Set problem:
From the first line of the data below, copy each line up to the one containing "under the base.", and include that line too.

(Entries with model source code)
----

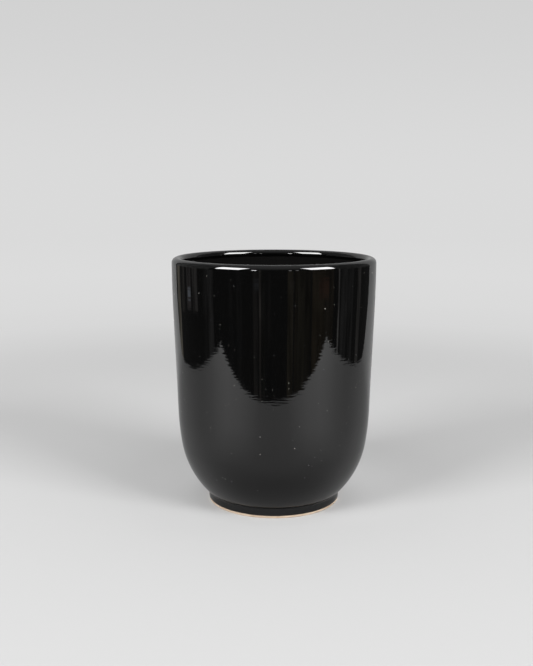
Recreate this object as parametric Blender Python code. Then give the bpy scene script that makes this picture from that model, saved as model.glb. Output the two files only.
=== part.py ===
"""Empty ceramic candle jar: a fired clay cup with a black glaze coat outside, inside and under the base.

Metres, +Z up. The origin is the centre of the foot, on the surface that the jar stands on.
Every solid is turned about the Z axis from a half section in the XZ plane.
A slope is the angle that the outside wall leans out from upright, so a slope's normal points that far
below level: 0 is an upright wall, 90 faces down, -90 faces up and -180 faces the axis.
"""

from math import cos, radians, sin, tan

import bmesh
import bpy

# Whole jar
HEIGHT = 0.0979
WIDEST_RADIUS = 0.0400
WALL = 0.0039  # clay and both glaze coats together
LIP_OUTER_ROUND = 0.0021
LIP_INNER_ROUND = WALL - LIP_OUTER_ROUND

# Outside wall, from the lip down
UPRIGHT_FROM = 0.0945  # above this height the wall is upright
TAPER_FROM = 0.0775  # top of the straight taper
TAPER_TO = 0.0367  # foot of the straight taper
TAPER_SLOPE = 2.0
SHOULDER_RADIUS = 0.1037
SHOULDER_SLOPE = 9.0
CORNER_RADIUS = 0.0359
CREASE_SLOPE = 45.7  # where the rounded corner ends at the foot

# Foot ring
CREASE_FILLET = 0.0009
FOOT_DRAFT = 2.0
GLAZE_EDGE_HEIGHT = 0.0011  # bare clay below this
GLAZE_EDGE_ROLL = 0.0004
FOOT_BEVEL = 0.0005
CONTACT_INNER_RADIUS = 0.0224
RECESS_RADIUS = 0.0212
RECESS_BEVEL = 0.0006
RECESS_DEPTH = 0.0022  # to the face of the base glaze
BASE_GLAZE_RADIUS = 0.0203
BASE_GLAZE_ROLL = 0.00025

# Inside
FLOOR_HEIGHT = 0.0070  # top of the liner glaze
COAT_JOINT = 0.0950  # outside and inside coats meet here, just inside the lip

# Layers
GLAZE = 0.0005
GAP = 0.0003  # left between glaze and clay, and between the two coats
CLAY_COVER = GLAZE + GAP

SEGMENTS = 64
MERGE = 1e-6
SHARP_ANGLE = radians(30)

# Steps along each round stretch: faces that show are finer than those between glaze and clay
FACE_STEPS = {"fillet": 3, "corner": 6, "shoulder": 2, "top": 2, "lip": 4, "cup": 8}
BACK_STEPS = {"fillet": 2, "corner": 4, "shoulder": 1, "top": 1, "lip": 3, "cup": 5}

GLAZE_BLACK = (0.006, 0.006, 0.006)
CLAY_CREAM = (0.78, 0.70, 0.60)


def from_centre(centre, radius, slope):
    """The point at a radius from a centre, along the normal of a slope."""
    return (centre[0] + radius * cos(radians(slope)), centre[1] - radius * sin(radians(slope)))


def arc(centre, radius, start, end, steps):
    """Points on a round stretch between two slopes, both ends included."""
    return [from_centre(centre, radius, start + (end - start) * k / steps) for k in range(steps + 1)]


# Centres of the outside wall's round stretches, each tangent to the one above it
TOP_RADIUS = (UPRIGHT_FROM - TAPER_FROM) / sin(radians(TAPER_SLOPE))
TOP_CENTRE = (WIDEST_RADIUS - TOP_RADIUS, UPRIGHT_FROM)
TAPER_TOP = from_centre(TOP_CENTRE, TOP_RADIUS, TAPER_SLOPE)
TAPER_FOOT = (TAPER_TOP[0] - (TAPER_FROM - TAPER_TO) * tan(radians(TAPER_SLOPE)), TAPER_TO)
SHOULDER_CENTRE = from_centre(TAPER_FOOT, -SHOULDER_RADIUS, TAPER_SLOPE)
CORNER_TOP = from_centre(SHOULDER_CENTRE, SHOULDER_RADIUS, SHOULDER_SLOPE)
CORNER_CENTRE = from_centre(CORNER_TOP, -CORNER_RADIUS, SHOULDER_SLOPE)
CREASE = from_centre(CORNER_CENTRE, CORNER_RADIUS, CREASE_SLOPE)
FILLET_CENTRE = from_centre(CREASE, CREASE_FILLET, CREASE_SLOPE)
FOOT_TOP = from_centre(FILLET_CENTRE, -CREASE_FILLET, FOOT_DRAFT)

LIP_RADIUS = WIDEST_RADIUS - LIP_OUTER_ROUND
LIP_OUTER_CENTRE = (LIP_RADIUS, HEIGHT - LIP_OUTER_ROUND)
LIP_INNER_CENTRE = (LIP_RADIUS, HEIGHT - LIP_INNER_ROUND)


def foot_side(height, cover):
    """A point on the foot's outer side at a height, a cover's depth under the glazed face."""
    lean = tan(radians(FOOT_DRAFT))
    return (FOOT_TOP[0] - (FOOT_TOP[1] - height) * lean - cover, height)


def outside_line(cover, steps):
    """The outside from the top of the foot side to the lip, a cover's depth under the glazed face."""
    fillet = arc(FILLET_CENTRE, -(CREASE_FILLET + cover), FOOT_DRAFT, CREASE_SLOPE, steps["fillet"])
    corner = arc(CORNER_CENTRE, CORNER_RADIUS - cover, CREASE_SLOPE, SHOULDER_SLOPE, steps["corner"])
    shoulder = arc(
        SHOULDER_CENTRE, SHOULDER_RADIUS - cover, SHOULDER_SLOPE, TAPER_SLOPE, steps["shoulder"]
    )
    top = arc(TOP_CENTRE, TOP_RADIUS - cover, TAPER_SLOPE, 0.0, steps["top"])
    return fillet + corner[1:] + shoulder[1:] + top


def lip_line(cover, steps):
    """Over the lip, from its outer side to its inner side."""
    outer = arc(LIP_OUTER_CENTRE, LIP_OUTER_ROUND - cover, 0.0, -90.0, steps["lip"])
    inner = arc(LIP_INNER_CENTRE, LIP_INNER_ROUND - cover, -90.0, -180.0, steps["lip"])
    return outer + inner[1:]


def cup_line(cover, steps):
    """The inside from its upright top down to the middle of the floor, a cover's depth into the wall."""
    depth = WALL - cover
    top = arc(TOP_CENTRE, TOP_RADIUS - depth, 0.0, TAPER_SLOPE, steps["top"])
    shoulder = arc(
        SHOULDER_CENTRE, SHOULDER_RADIUS - depth, TAPER_SLOPE, SHOULDER_SLOPE, steps["shoulder"]
    )
    face_end = from_centre(SHOULDER_CENTRE, SHOULDER_RADIUS - WALL, SHOULDER_SLOPE)
    cup_radius = (face_end[1] - FLOOR_HEIGHT) / (1.0 - sin(radians(SHOULDER_SLOPE)))
    cup_centre = from_centre(face_end, -cup_radius, SHOULDER_SLOPE)
    cup = arc(cup_centre, cup_radius + cover, SHOULDER_SLOPE, 90.0, steps["cup"])
    return top + shoulder + cup[1:] + [(0.0, FLOOR_HEIGHT - cover)]


def clay_section():
    """From the middle of the base, round the foot ring, up the outside, over the lip and into the cup."""
    recess_top = RECESS_DEPTH + CLAY_COVER
    bevel_top = foot_side(FOOT_BEVEL, CLAY_COVER)
    foot = [
        (0.0, recess_top),
        (RECESS_RADIUS - RECESS_BEVEL, recess_top),
        (RECESS_RADIUS, recess_top - RECESS_BEVEL),
        (CONTACT_INNER_RADIUS - FOOT_BEVEL, FOOT_BEVEL),
        (CONTACT_INNER_RADIUS, 0.0),
        (bevel_top[0] - FOOT_BEVEL, 0.0),
        bevel_top,
    ]
    body = outside_line(CLAY_COVER, BACK_STEPS) + lip_line(CLAY_COVER, BACK_STEPS)
    return foot + body + cup_line(CLAY_COVER, BACK_STEPS)


def outer_glaze_section():
    """A closed loop: rolled edge at the foot, the face up and over the lip, and the back down again."""
    roll_top = foot_side(GLAZE_EDGE_HEIGHT + GLAZE_EDGE_ROLL, 0.0)
    roll_centre = (roll_top[0] - GLAZE_EDGE_ROLL, roll_top[1])
    roll = arc(roll_centre, GLAZE_EDGE_ROLL, 90.0, 0.0, FACE_STEPS["fillet"])
    face_joint = (WIDEST_RADIUS - WALL, COAT_JOINT)
    back_joint = (WIDEST_RADIUS - WALL + GLAZE, COAT_JOINT)
    face = outside_line(0.0, FACE_STEPS) + lip_line(0.0, FACE_STEPS)
    back = outside_line(GLAZE, BACK_STEPS) + lip_line(GLAZE, BACK_STEPS)
    edge_back = foot_side(GLAZE_EDGE_HEIGHT, GLAZE)
    return roll + face + [face_joint, back_joint] + back[::-1] + [edge_back]


def liner_glaze_section():
    """From the middle of the floor, under the coat to its top edge, and down its face again."""
    top = COAT_JOINT - GAP
    back = [(WIDEST_RADIUS - WALL + GLAZE, top)] + cup_line(GLAZE, BACK_STEPS)
    face = [(WIDEST_RADIUS - WALL, top)] + cup_line(0.0, FACE_STEPS)
    return back[::-1] + face


def base_glaze_section():
    """A thin disc with a rounded lower edge."""
    centre = (BASE_GLAZE_RADIUS - BASE_GLAZE_ROLL, RECESS_DEPTH + BASE_GLAZE_ROLL)
    roll = arc(centre, BASE_GLAZE_ROLL, 90.0, 0.0, FACE_STEPS["fillet"])
    top = RECESS_DEPTH + GLAZE
    return [(0.0, RECESS_DEPTH)] + roll + [(BASE_GLAZE_RADIUS, top), (0.0, top)]


def layer_material(name, colour, roughness, coat):
    """A Principled material for one layer."""
    material = bpy.data.materials.new(name)
    material.use_nodes = True
    shader = material.node_tree.nodes["Principled BSDF"]
    shader.inputs["Base Color"].default_value = (*colour, 1.0)
    shader.inputs["Metallic"].default_value = 0.0
    shader.inputs["Roughness"].default_value = roughness
    shader.inputs["Coat Weight"].default_value = coat
    return material


def turned(name, section, closed, material):
    """One solid: the half section spun a full turn about Z."""
    bm = bmesh.new()
    verts = [bm.verts.new((radius, 0.0, height)) for radius, height in section]
    edges = [bm.edges.new(pair) for pair in zip(verts, verts[1:])]
    if closed:
        edges.append(bm.edges.new((verts[-1], verts[0])))
    bmesh.ops.spin(
        bm,
        geom=verts + edges,
        cent=(0.0, 0.0, 0.0),
        axis=(0.0, 0.0, 1.0),
        angle=radians(360),
        steps=SEGMENTS,
        use_merge=True,
        use_duplicate=False,
    )
    bmesh.ops.remove_doubles(bm, verts=bm.verts, dist=MERGE)
    bmesh.ops.recalc_face_normals(bm, faces=bm.faces)
    mesh = bpy.data.meshes.new(name)
    bm.to_mesh(mesh)
    bm.free()
    mesh.materials.append(material)
    mesh.shade_smooth()
    mesh.set_sharp_from_angle(angle=SHARP_ANGLE)
    solid = bpy.data.objects.new(name, mesh)
    bpy.context.scene.collection.objects.link(solid)
    return solid


def build():
    """Clear the scene, then make the four layers of the jar."""
    for leftover in list(bpy.data.objects):
        bpy.data.objects.remove(leftover, do_unlink=True)
    clay = layer_material("bare clay", CLAY_CREAM, 0.85, 0.0)
    glaze = layer_material("black glaze", GLAZE_BLACK, 0.07, 0.3)
    turned("clay_body", clay_section(), False, clay)
    turned("outer_glaze", outer_glaze_section(), True, glaze)
    turned("liner_glaze", liner_glaze_section(), False, glaze)
    turned("base_glaze", base_glaze_section(), False, glaze)


build()
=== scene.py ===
import math
import random

import bmesh
import bpy
from mathutils import Matrix, Vector, noise
from mathutils.bvhtree import BVHTree


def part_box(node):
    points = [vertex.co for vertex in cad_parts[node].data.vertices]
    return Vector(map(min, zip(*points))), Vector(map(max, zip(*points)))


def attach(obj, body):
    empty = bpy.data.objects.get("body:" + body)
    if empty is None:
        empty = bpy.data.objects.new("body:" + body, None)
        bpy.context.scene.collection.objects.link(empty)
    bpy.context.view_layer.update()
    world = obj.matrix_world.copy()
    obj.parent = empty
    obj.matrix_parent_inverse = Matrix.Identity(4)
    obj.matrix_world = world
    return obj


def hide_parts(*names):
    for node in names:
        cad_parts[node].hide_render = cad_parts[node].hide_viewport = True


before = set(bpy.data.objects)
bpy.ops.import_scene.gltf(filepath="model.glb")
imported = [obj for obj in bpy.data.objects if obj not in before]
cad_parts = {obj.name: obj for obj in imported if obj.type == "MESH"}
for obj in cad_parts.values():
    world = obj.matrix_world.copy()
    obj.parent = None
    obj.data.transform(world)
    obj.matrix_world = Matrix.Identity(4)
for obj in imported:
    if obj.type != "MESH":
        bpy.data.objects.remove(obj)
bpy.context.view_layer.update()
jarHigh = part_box("outer_glaze")[1]

upAxis = Vector((0.0, 0.0, 1.0))
mergeDistance = 1e-6
sharpFrom = 35.0        # edges that turn by more degrees than this are kept crisp
glazeDepth = 0.0005

# The jar's half section in metres and degrees. A slope is how far a face leans out from upright:
# 0 is an upright wall, 90 faces down and -90 faces up. Depths are measured inwards from the glazed face.
# Where a function below takes fine, it multiplies the number of steps along the line.
jar = {
    "height": jarHigh.z,
    "radius": jarHigh.x,
    "wall": 0.0039,
    "lipOutside": 0.0021,   # rounding of the lip, outer half
    "uprightFrom": 0.0945,
    "taperFrom": 0.0775,
    "taperTo": 0.0367,
    "taperSlope": 2.0,
    "shoulderRadius": 0.1037,
    "shoulderSlope": 9.0,
    "cornerRadius": 0.0359,
    "creaseSlope": 45.7,
    "creaseFillet": 0.0009,
    "footDraft": 2.0,
    "floor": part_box("liner_glaze")[0].z + glazeDepth,
    "coatJoint": 0.0950,    # the outside and inside coats meet here
}
lipInside = jar["wall"] - jar["lipOutside"]
lipRadius = jar["radius"] - jar["lipOutside"]
leadRadius = (jar["uprightFrom"] - jar["taperFrom"]) / math.sin(math.radians(jar["taperSlope"]))
taperLength = (jar["taperFrom"] - jar["taperTo"]) / math.cos(math.radians(jar["taperSlope"]))


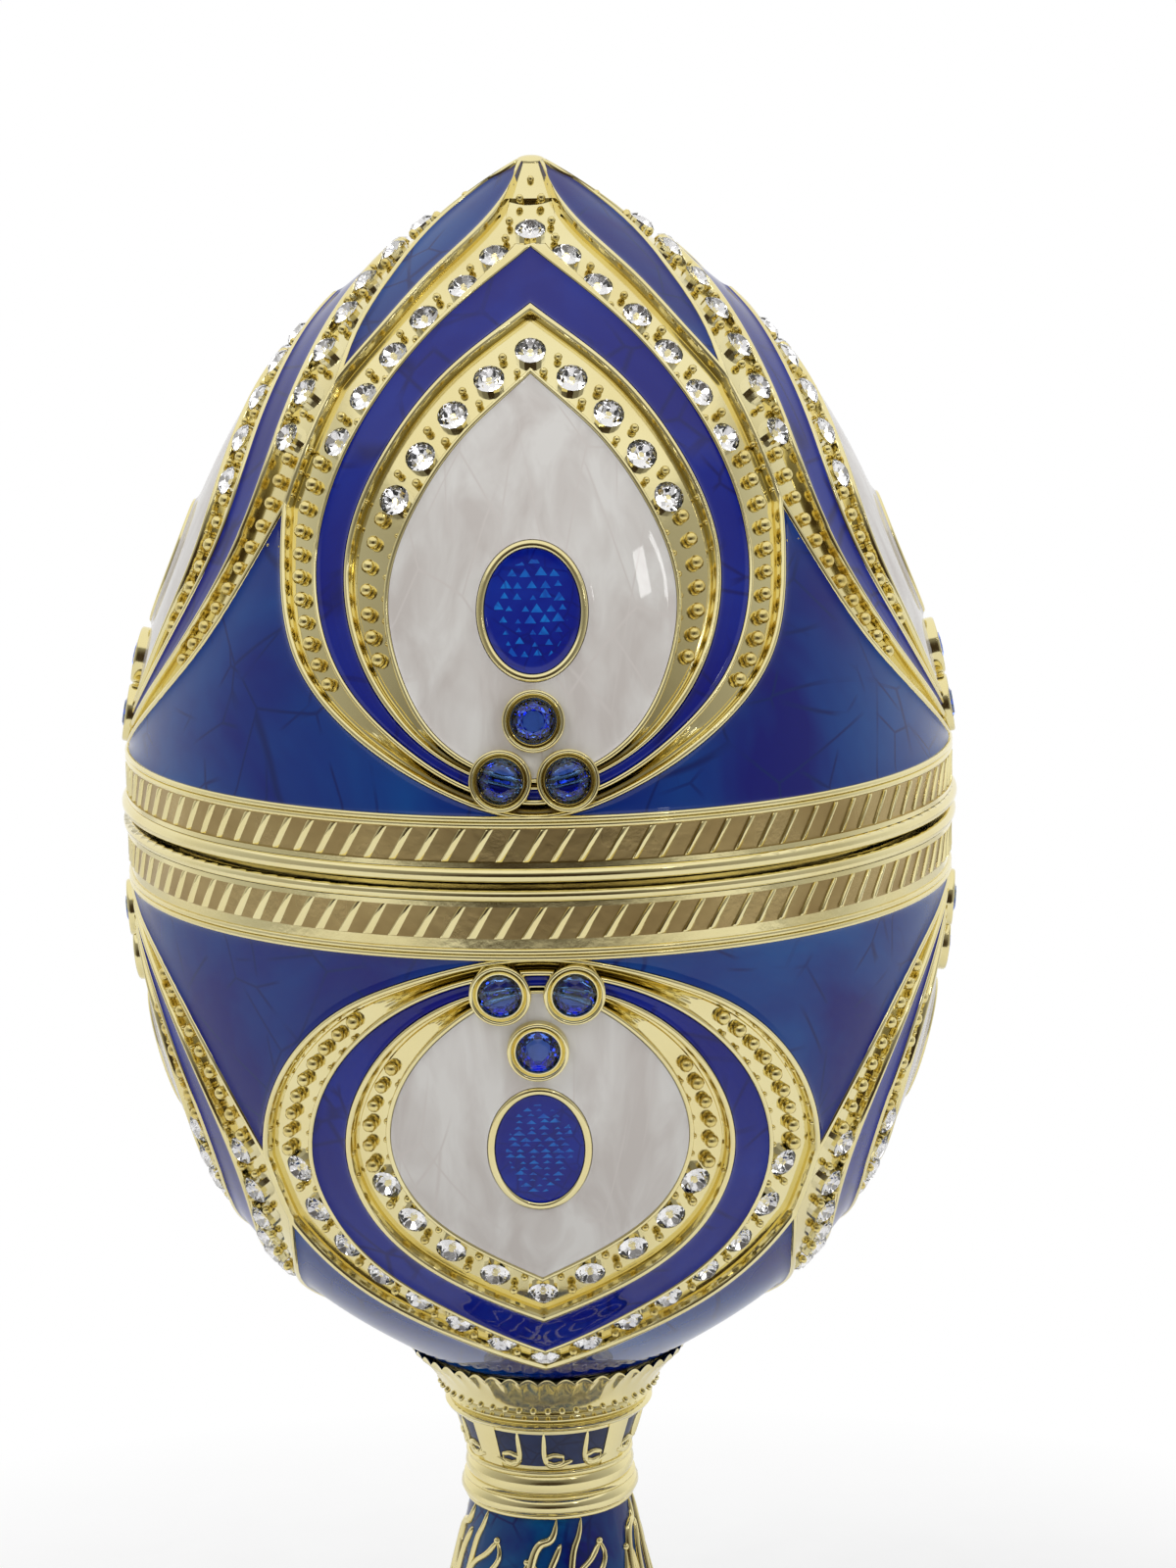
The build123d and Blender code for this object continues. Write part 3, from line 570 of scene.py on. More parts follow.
PALE_GOLD, DEEP_GOLD = (0.86, 0.77, 0.42), (0.80, 0.66, 0.28)
gold_line = metal("polished_gold", PALE_GOLD, (0.82, 0.71, 0.35), 0.07, 0.09, 700, 0.012 * MM)
gold_cast = metal("cast_gold", (0.84, 0.72, 0.32), (0.76, 0.60, 0.20), 0.16, 0.16, 1100, 0.05 * MM)
gold_plain = metal("plain_gold", PALE_GOLD, DEEP_GOLD, 0.14, 0.12, 500, 0.01 * MM)
# A darker gold for the ground between the flutes: painted shade for that recess, not a different polish.
gold_painted_recess_shade = metal("recessed_gold", (0.50, 0.38, 0.17), (0.36, 0.25, 0.10), 0.22, 0.15, 900, 0.03 * MM)
bright_steel = metal("turned_steel", (0.62, 0.62, 0.63), (0.52, 0.52, 0.54), 0.25, 0.15, 900, 0.01 * MM)
nickel = metal("nickel_plate", (0.72, 0.71, 0.68), (0.62, 0.61, 0.58), 0.12, 0.1, 500, 0.005 * MM)


def enamel(name, deep, bright, line, cloud, craze, line_width=0.05, stretch=1.0, span=(0.4, 0.66)):
    """Glossy fired enamel: clouds between two colours, crossed by craze lines."""
    material, tree, shader, effect = new_material(
        name, fired, {"Cloud": cloud, "Craze": craze, "Line": line_width, "Stretch": stretch},
        roughness=0.5, specular_ior_level=0.0, coat_weight=0.85, coat_roughness=0.03, coat_ior=1.5,
    )
    clouds = ramp_of(tree, (*span, 0, 1), effect.outputs["Cloud"])
    colour = mixed_colour(tree, clouds, deep, bright)
    colour = mixed_colour(tree, effect.outputs["Craze"], line, colour)
    tree.links.new(colour, shader.inputs["Base Color"])
    return material


ROYAL, TEAL = (0.002, 0.004, 0.14), (0.002, 0.055, 0.24)
field_blue = enamel("field_blue", ROYAL, TEAL, (0.001, 0.012, 0.11), 48, 95, 0.018)
ribbon_blue = enamel(
    "ribbon_blue", (0.002, 0.004, 0.17), (0.003, 0.016, 0.24), (0.002, 0.004, 0.12), 70, 110, 0.03
)
oval_blue = enamel(
    "oval_blue", (0.002, 0.006, 0.20), (0.003, 0.02, 0.27), (0.002, 0.006, 0.16), 200, 400, 0.05
)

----

Finished exercise:
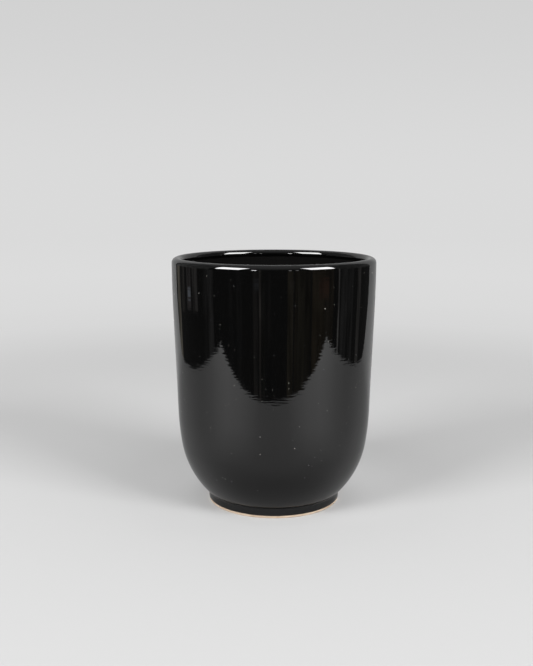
Recreate this object as parametric Blender Python code. Then give the bpy scene script that makes this picture from that model, saved as model.glb. Output the two files only.
=== part.py ===
"""Empty ceramic candle jar: a fired clay cup with a black glaze coat outside, inside and under the base.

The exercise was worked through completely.